Brief: How do the records below read from their first line through the line containing "the flat end."? Write those lines out exactly.
☆ ☆ ☆ ☆
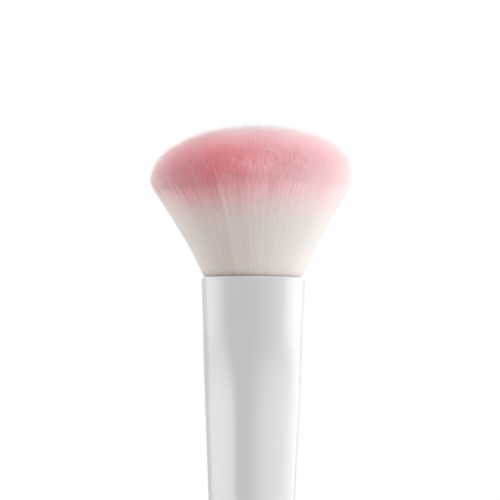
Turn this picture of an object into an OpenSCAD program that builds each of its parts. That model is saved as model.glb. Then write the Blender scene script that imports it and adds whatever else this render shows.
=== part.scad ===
// A powder brush: a dense, domed head of bristles in a long tapering handle.
// The handle is round at its mouth, where it holds the bundled roots, and turns four-sided
// with soft corners lower down. It stands on its flat end.
// +Z runs from the flat end to the bristle tips, and the origin is the middle of the flat end.

/* [Handle] */
// Height of the handle, from its flat end to the rim of its mouth
handle_height = 132; // [110:1:150]
// Width of the flat ring that shows round the bristles at the rim, with its edge
rim_width = 1.05; // [0.9:0.05:1.6]
// Rounding of the outer edge of the rim
rim_edge = 0.35; // [0.15:0.05:0.6]
// Length of the round collar below the rim
collar_length = 13; // [8:0.5:20]
// Length over which the round section turns four-sided
blend_length = 21; // [12:1:40]
// Distance from the axis to each corner ridge at the flat end
end_radius = 7.3; // [6.4:0.1:9.5]
// Rounding of the edge round the flat end
end_edge = 1.2; // [0.4:0.1:2]
// How square the lower handle is: 2 is round and higher is squarer
squareness = 3.5; // [2.4:0.1:5]

/* [Socket] */
// Depth of the bore in the handle, below the rim
socket_depth = 13; // [11:0.5:18]
// Gap all round between the sleeve and the bore
bore_gap = 0.05; // [0.02:0.01:0.1]
// Gap all round between the bristles and the flared mouth
mouth_gap = 0.15; // [0.1:0.05:0.3]
// Thickness of the glue under the sleeve
glue_depth = 0.4; // [0.2:0.1:0.8]

/* [Sleeve] */
// Outer radius of the metal sleeve that bundles the roots
sleeve_radius = 11.5; // [9:0.1:14]
// Thickness of the sleeve
sleeve_wall = 0.4; // [0.3:0.05:0.6]
// How far the top edge of the sleeve lies below the rim
sleeve_drop = 2.5; // [1.5:0.1:4]
// How far the foot of the sleeve is turned in
foot_width = 1.2; // [0.8:0.1:2.5]
// Height of the cast root plug, from the foot of the sleeve
plug_height = 4.8; // [3:0.1:6]
// Gap all round between the sleeve and what it holds
root_gap = 0.1; // [0.05:0.01:0.15]

/* [Bristles] */
// Largest radius of the bristle head
head_radius = 25.65; // [22:0.1:30]
// Height of the widest place of the head above the rim
head_belly = 24.5; // [18:0.5:30]
// Height of the dome above the widest place
dome_height = 13.9; // [9:0.1:18]
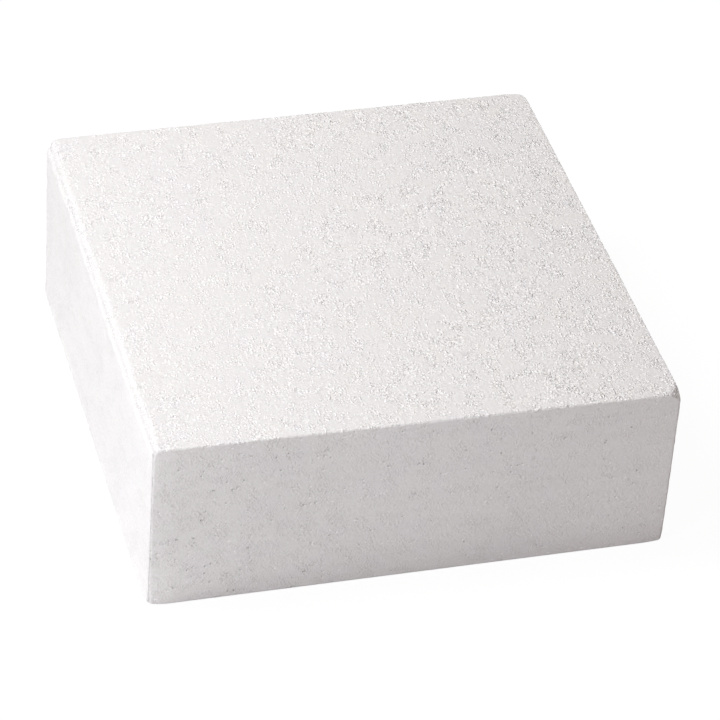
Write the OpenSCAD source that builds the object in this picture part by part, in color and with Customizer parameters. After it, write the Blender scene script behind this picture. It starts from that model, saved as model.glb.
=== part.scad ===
// Dry foam block for flower arrangements: one square slab, hot-wire cut from a
// billet of white granular foam. It stands on its base, with the origin at the
// middle of the base, +Z up and the front face towards -Y.

/* [Block] */
// Width, left to right
block_w = 203.2; // [100:0.1:300]
// Depth, front to back
block_d = 203.2; // [100:0.1:300]
// Thickness
block_h = 76.2; // [40:0.1:120]

/* [Edges] */
// Radius of the four upright edges
upright_r = 3.5; // [1:0.1:10]
// Radius of the worn top edge on the left
worn_r = 5; // [1:0.1:12]
// Radius of the other three top edges
top_r = 1.5; // [0.5:0.1:10]
// Radius of the four bottom edges
base_r = 1; // [0.5:0.1:10]

/* [Colour] */
// Colour of the foam
foam_colour = "whitesmoke"; // [white, whitesmoke, snow, ivory]

/* [Hidden] */

$fn = 64;
// How far each outline's extrusion runs past the block at both ends
overrun = 5;

// Outline w wide and h high, centred across the Y axis and standing on the X axis.
// radii rounds its corners, from the lower left one anticlockwise.
module rounded_outline(w, h, radii) {
    corners = [[-w / 2, 0], [w / 2, 0], [w / 2, h], [-w / 2, h]];
    inward = [[1, 1], [-1, 1], [-1, -1], [1, -1]];
    difference() {
        translate([-w / 2, 0])
            square([w, h]);
        for (i = [0:3])
            translate(corners[i])
                square(2 * radii[i], center = true);
    }
    for (i = [0:3])
        translate(corners[i] + radii[i] * inward[i])
            circle(radii[i]);
}

// Front view, run through the depth: it rounds the edges of the left and right sides.
module front_prism() {
    length = block_d + 2 * overrun;
    translate([0, length / 2, 0])
        rotate([90, 0, 0])
            linear_extrude(length)
                rounded_outline(block_w, block_h, [base_r, base_r, top_r, worn_r]);
}

// Side view, run through the width: it rounds the edges of the front and the back.
module side_prism() {
    length = block_w + 2 * overrun;
    translate([-length / 2, 0, 0])
        rotate([90, 0, 90])
            linear_extrude(length)
                rounded_outline(block_d, block_h, [base_r, base_r, top_r, top_r]);
}

// Top view, run through the thickness: it rounds the four upright edges.
module upright_prism() {
    translate([0, -block_d / 2, -overrun])
        linear_extrude(block_h + 2 * overrun)
            rounded_outline(block_w, block_d, [upright_r, upright_r, upright_r, upright_r]);
}

// The block is what the three prisms share.
module foam_block() {
    color(foam_colour)
        intersection() {
            front_prism();
            side_prism();
            upright_prism();
        }
}

foam_block();
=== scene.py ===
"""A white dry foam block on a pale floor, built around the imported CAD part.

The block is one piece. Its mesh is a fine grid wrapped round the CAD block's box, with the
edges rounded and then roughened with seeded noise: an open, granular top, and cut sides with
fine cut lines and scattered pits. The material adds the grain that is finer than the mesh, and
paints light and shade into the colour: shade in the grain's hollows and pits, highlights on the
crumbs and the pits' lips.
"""

import math

import bpy
import numpy as np
from mathutils import Matrix, Vector


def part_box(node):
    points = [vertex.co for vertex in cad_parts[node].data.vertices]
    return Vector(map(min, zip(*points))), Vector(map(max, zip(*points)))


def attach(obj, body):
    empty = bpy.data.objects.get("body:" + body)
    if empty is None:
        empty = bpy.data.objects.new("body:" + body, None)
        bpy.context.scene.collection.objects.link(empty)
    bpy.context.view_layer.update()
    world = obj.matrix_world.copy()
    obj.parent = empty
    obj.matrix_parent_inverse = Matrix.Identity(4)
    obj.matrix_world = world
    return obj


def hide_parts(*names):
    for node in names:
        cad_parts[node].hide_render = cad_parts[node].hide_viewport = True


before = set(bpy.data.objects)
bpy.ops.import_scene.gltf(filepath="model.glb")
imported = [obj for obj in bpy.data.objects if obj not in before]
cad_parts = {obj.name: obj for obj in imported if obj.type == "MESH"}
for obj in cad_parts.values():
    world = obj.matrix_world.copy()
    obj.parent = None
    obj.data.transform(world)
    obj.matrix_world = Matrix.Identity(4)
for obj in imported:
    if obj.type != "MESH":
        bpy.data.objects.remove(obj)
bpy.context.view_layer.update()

MM = 0.001
NODE = "foam_block"

# ---------------------------------------------------------------- sizes, in millimetres

LOW, HIGH = (np.array(corner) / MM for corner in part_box(NODE))
CENTRE = (LOW + HIGH) / 2
HALF = (HIGH - LOW) / 2

GRID_PITCH = 0.62
RIM_WIDTH = 2.8  # the grid is finer than this near every edge
RIM_PITCH = 0.4

# Radius of each edge, keyed by the two faces that meet there.
EDGE_RADII = {
    ("-x", "+z"): 3.8,
    ("+x", "+z"): 0.8,
    ("-y", "+z"): 0.9,
    ("+y", "+z"): 1.0,
    ("-x", "-z"): 0.8,
    ("+x", "-z"): 0.8,
    ("-y", "-z"): 0.8,
    ("+y", "-z"): 0.8,
    ("-x", "-y"): 1.6,
    ("+x", "-y"): 0.7,
    ("-x", "+y"): 4.0,
    ("+x", "+y"): 2.4,
}

# Extra rounding at the corners that have been knocked, keyed by three faces.
CORNER_WEAR = {
    ("+x", "-y", "+z"): 0.6,
    ("+x", "-y", "-z"): 0.9,
    ("-x", "-y", "-z"): 1.8,
    ("-x", "-y", "+z"): 1.2,
    ("-x", "+y", "+z"): 2.0,
    ("+x", "+y", "+z"): 1.6,
}
CORNER_REACH = 4.5

# Corners cut off flat by a knock: how far the cut runs along x, y and z from the corner.
CORNER_CUTS = {
    ("+x", "-y", "+z"): (4.5, 6.5, 3.2),
    ("-x", "-y", "+z"): (1.6, 1.8, 2.2),
}

# The block isn't quite square: its front is wider than its back, leans out at the top, and its
# near right top corner has sunk.
FRONT_FLARE = 2.3
FRONT_LEAN = 1.5
CORNER_SAG = 2.3

# The sides fall away a little towards the front left upright edge.
SHOULDER_WIDTH = 11.0
SHOULDER_DEPTH = 1.0

# How much rougher the grain is at the top's right side, and at the sides' left end, than at
# the other end, and the relief of the sides' finest grain against that of the top.
TOP_GAIN = 2.0
SIDE_GAIN = 1.4
SIDE_RELIEF = 0.95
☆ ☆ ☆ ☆
Output for this task:
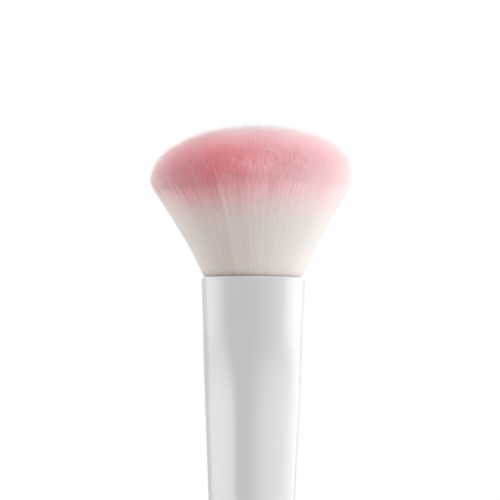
Turn this picture of an object into an OpenSCAD program that builds each of its parts. That model is saved as model.glb. Then write the Blender scene script that imports it and adds whatever else this render shows.
=== part.scad ===
// A powder brush: a dense, domed head of bristles in a long tapering handle.
// The handle is round at its mouth, where it holds the bundled roots, and turns four-sided
// with soft corners lower down. It stands on its flat end.
// +Z runs from the flat end to the bristle tips, and the origin is the middle of the flat end.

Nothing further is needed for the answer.